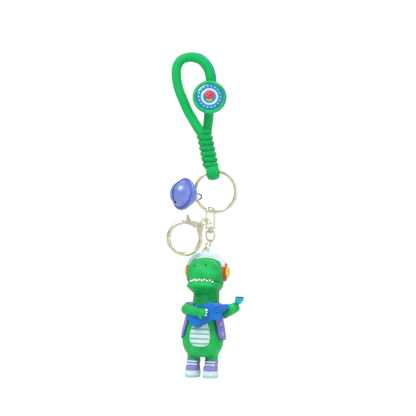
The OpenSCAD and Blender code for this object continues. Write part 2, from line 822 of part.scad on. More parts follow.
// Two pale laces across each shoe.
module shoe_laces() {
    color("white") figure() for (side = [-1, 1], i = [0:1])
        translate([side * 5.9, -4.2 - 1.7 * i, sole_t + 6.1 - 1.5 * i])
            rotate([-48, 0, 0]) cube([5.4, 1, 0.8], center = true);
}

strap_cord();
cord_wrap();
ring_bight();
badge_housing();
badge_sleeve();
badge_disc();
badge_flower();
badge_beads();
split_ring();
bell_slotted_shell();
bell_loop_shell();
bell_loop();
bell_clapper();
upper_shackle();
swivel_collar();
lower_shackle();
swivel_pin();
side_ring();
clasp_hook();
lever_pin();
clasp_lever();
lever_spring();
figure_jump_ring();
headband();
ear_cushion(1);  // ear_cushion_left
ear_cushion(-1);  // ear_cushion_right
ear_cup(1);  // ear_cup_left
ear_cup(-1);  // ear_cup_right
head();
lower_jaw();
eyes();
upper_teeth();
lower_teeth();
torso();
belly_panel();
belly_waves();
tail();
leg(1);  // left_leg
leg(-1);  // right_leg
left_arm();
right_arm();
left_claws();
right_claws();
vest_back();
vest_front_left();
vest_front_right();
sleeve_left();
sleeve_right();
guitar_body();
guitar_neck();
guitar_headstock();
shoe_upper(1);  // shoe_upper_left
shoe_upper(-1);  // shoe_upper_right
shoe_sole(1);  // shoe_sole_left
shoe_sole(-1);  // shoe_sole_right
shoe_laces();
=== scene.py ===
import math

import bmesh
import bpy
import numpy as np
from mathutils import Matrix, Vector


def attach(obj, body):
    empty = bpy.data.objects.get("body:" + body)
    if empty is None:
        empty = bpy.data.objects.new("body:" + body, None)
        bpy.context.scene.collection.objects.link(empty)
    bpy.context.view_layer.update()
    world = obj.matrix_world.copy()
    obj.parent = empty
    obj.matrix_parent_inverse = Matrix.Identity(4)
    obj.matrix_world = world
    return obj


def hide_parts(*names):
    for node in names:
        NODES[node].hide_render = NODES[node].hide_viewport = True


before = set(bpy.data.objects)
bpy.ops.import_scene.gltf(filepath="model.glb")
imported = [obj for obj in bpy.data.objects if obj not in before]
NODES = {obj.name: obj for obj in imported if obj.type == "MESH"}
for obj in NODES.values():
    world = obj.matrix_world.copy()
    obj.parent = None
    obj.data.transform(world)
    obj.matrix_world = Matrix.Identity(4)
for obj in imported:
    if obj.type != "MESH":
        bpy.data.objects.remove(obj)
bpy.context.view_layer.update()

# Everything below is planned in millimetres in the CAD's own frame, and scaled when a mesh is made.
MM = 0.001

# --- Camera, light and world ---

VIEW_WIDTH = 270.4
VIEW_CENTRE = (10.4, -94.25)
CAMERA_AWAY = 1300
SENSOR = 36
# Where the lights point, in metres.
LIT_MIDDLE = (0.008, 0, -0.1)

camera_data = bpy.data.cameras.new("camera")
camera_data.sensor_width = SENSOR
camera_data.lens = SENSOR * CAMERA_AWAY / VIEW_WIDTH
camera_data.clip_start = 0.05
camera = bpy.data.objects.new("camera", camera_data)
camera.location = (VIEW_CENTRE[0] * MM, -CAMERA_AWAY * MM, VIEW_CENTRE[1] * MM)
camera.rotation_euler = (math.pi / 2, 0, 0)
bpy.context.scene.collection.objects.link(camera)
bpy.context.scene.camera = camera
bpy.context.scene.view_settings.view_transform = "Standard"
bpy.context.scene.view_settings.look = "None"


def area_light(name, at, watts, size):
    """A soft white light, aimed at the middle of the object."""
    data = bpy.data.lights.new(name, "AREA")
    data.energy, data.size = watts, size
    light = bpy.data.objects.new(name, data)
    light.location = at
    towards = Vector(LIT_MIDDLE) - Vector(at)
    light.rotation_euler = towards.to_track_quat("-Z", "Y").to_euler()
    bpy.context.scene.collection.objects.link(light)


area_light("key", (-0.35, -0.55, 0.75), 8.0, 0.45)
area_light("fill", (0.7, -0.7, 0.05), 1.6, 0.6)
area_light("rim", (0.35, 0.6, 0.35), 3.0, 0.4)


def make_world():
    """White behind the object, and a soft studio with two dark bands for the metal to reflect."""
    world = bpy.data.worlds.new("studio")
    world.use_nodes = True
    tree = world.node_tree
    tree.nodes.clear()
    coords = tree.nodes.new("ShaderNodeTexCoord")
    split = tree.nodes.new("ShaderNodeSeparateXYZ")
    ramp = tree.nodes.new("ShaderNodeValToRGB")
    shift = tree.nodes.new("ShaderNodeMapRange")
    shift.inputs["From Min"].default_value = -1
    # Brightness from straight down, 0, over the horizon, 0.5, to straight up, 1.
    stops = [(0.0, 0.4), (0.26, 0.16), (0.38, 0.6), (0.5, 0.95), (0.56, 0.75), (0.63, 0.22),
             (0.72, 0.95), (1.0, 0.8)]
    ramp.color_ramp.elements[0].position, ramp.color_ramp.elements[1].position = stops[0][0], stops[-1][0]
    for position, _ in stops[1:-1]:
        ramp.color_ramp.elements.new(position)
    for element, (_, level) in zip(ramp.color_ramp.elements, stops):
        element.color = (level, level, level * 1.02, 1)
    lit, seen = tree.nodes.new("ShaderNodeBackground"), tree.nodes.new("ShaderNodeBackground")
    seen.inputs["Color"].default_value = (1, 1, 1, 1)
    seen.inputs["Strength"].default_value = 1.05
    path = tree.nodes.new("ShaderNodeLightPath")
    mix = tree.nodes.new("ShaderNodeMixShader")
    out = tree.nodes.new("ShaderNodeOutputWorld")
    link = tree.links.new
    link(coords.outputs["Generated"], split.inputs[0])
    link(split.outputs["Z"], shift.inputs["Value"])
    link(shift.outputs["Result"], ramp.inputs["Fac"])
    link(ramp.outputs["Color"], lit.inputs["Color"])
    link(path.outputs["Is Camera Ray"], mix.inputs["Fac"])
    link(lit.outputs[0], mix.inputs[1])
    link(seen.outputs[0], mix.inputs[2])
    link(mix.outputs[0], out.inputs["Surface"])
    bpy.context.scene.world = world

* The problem
Take the material above and return all of it exactly.

* Correct result
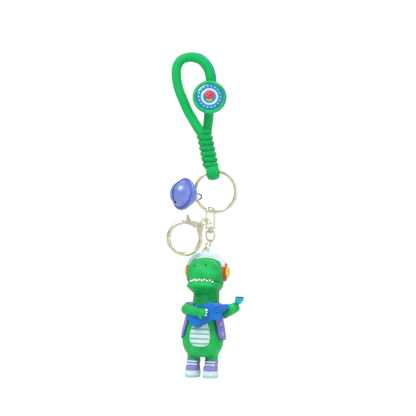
The OpenSCAD and Blender code for this object continues. Write part 2, from line 822 of part.scad on. More parts follow.
// Two pale laces across each shoe.
module shoe_laces() {
    color("white") figure() for (side = [-1, 1], i = [0:1])
        translate([side * 5.9, -4.2 - 1.7 * i, sole_t + 6.1 - 1.5 * i])
            rotate([-48, 0, 0]) cube([5.4, 1, 0.8], center = true);
}

strap_cord();
cord_wrap();
ring_bight();
badge_housing();
badge_sleeve();
badge_disc();
badge_flower();
badge_beads();
split_ring();
bell_slotted_shell();
bell_loop_shell();
bell_loop();
bell_clapper();
upper_shackle();
swivel_collar();
lower_shackle();
swivel_pin();
side_ring();
clasp_hook();
lever_pin();
clasp_lever();
lever_spring();
figure_jump_ring();
headband();
ear_cushion(1);  // ear_cushion_left
ear_cushion(-1);  // ear_cushion_right
ear_cup(1);  // ear_cup_left
ear_cup(-1);  // ear_cup_right
head();
lower_jaw();
eyes();
upper_teeth();
lower_teeth();
torso();
belly_panel();
belly_waves();
tail();
leg(1);  // left_leg
leg(-1);  // right_leg
left_arm();
right_arm();
left_claws();
right_claws();
vest_back();
vest_front_left();
vest_front_right();
sleeve_left();
sleeve_right();
guitar_body();
guitar_neck();
guitar_headstock();
shoe_upper(1);  // shoe_upper_left
shoe_upper(-1);  // shoe_upper_right
shoe_sole(1);  // shoe_sole_left
shoe_sole(-1);  // shoe_sole_right
shoe_laces();
=== scene.py ===
import math

import bmesh
import bpy
import numpy as np
from mathutils import Matrix, Vector


def attach(obj, body):
    empty = bpy.data.objects.get("body:" + body)
    if empty is None:
        empty = bpy.data.objects.new("body:" + body, None)
        bpy.context.scene.collection.objects.link(empty)
    bpy.context.view_layer.update()
    world = obj.matrix_world.copy()
    obj.parent = empty
    obj.matrix_parent_inverse = Matrix.Identity(4)
    obj.matrix_world = world
    return obj


def hide_parts(*names):
    for node in names:
        NODES[node].hide_render = NODES[node].hide_viewport = True


before = set(bpy.data.objects)
bpy.ops.import_scene.gltf(filepath="model.glb")
imported = [obj for obj in bpy.data.objects if obj not in before]
NODES = {obj.name: obj for obj in imported if obj.type == "MESH"}
for obj in NODES.values():
    world = obj.matrix_world.copy()
    obj.parent = None
    obj.data.transform(world)
    obj.matrix_world = Matrix.Identity(4)
for obj in imported:
    if obj.type != "MESH":
        bpy.data.objects.remove(obj)
bpy.context.view_layer.update()

# Everything below is planned in millimetres in the CAD's own frame, and scaled when a mesh is made.
MM = 0.001

# --- Camera, light and world ---

VIEW_WIDTH = 270.4
VIEW_CENTRE = (10.4, -94.25)
CAMERA_AWAY = 1300
SENSOR = 36
# Where the lights point, in metres.
LIT_MIDDLE = (0.008, 0, -0.1)

camera_data = bpy.data.cameras.new("camera")
camera_data.sensor_width = SENSOR
camera_data.lens = SENSOR * CAMERA_AWAY / VIEW_WIDTH
camera_data.clip_start = 0.05
camera = bpy.data.objects.new("camera", camera_data)
camera.location = (VIEW_CENTRE[0] * MM, -CAMERA_AWAY * MM, VIEW_CENTRE[1] * MM)
camera.rotation_euler = (math.pi / 2, 0, 0)
bpy.context.scene.collection.objects.link(camera)
bpy.context.scene.camera = camera
bpy.context.scene.view_settings.view_transform = "Standard"
bpy.context.scene.view_settings.look = "None"


def area_light(name, at, watts, size):
    """A soft white light, aimed at the middle of the object."""
    data = bpy.data.lights.new(name, "AREA")
    data.energy, data.size = watts, size
    light = bpy.data.objects.new(name, data)
    light.location = at
    towards = Vector(LIT_MIDDLE) - Vector(at)
    light.rotation_euler = towards.to_track_quat("-Z", "Y").to_euler()
    bpy.context.scene.collection.objects.link(light)


area_light("key", (-0.35, -0.55, 0.75), 8.0, 0.45)
area_light("fill", (0.7, -0.7, 0.05), 1.6, 0.6)
area_light("rim", (0.35, 0.6, 0.35), 3.0, 0.4)


def make_world():
    """White behind the object, and a soft studio with two dark bands for the metal to reflect."""
    world = bpy.data.worlds.new("studio")
    world.use_nodes = True
    tree = world.node_tree
    tree.nodes.clear()
    coords = tree.nodes.new("ShaderNodeTexCoord")
    split = tree.nodes.new("ShaderNodeSeparateXYZ")
    ramp = tree.nodes.new("ShaderNodeValToRGB")
    shift = tree.nodes.new("ShaderNodeMapRange")
    shift.inputs["From Min"].default_value = -1
    # Brightness from straight down, 0, over the horizon, 0.5, to straight up, 1.
    stops = [(0.0, 0.4), (0.26, 0.16), (0.38, 0.6), (0.5, 0.95), (0.56, 0.75), (0.63, 0.22),
             (0.72, 0.95), (1.0, 0.8)]
    ramp.color_ramp.elements[0].position, ramp.color_ramp.elements[1].position = stops[0][0], stops[-1][0]
    for position, _ in stops[1:-1]:
        ramp.color_ramp.elements.new(position)
    for element, (_, level) in zip(ramp.color_ramp.elements, stops):
        element.color = (level, level, level * 1.02, 1)
    lit, seen = tree.nodes.new("ShaderNodeBackground"), tree.nodes.new("ShaderNodeBackground")
    seen.inputs["Color"].default_value = (1, 1, 1, 1)
    seen.inputs["Strength"].default_value = 1.05
    path = tree.nodes.new("ShaderNodeLightPath")
    mix = tree.nodes.new("ShaderNodeMixShader")
    out = tree.nodes.new("ShaderNodeOutputWorld")
    link = tree.links.new
    link(coords.outputs["Generated"], split.inputs[0])
    link(split.outputs["Z"], shift.inputs["Value"])
    link(shift.outputs["Result"], ramp.inputs["Fac"])
    link(ramp.outputs["Color"], lit.inputs["Color"])
    link(path.outputs["Is Camera Ray"], mix.inputs["Fac"])
    link(lit.outputs[0], mix.inputs[1])
    link(seen.outputs[0], mix.inputs[2])
    link(mix.outputs[0], out.inputs["Surface"])
    bpy.context.scene.world = world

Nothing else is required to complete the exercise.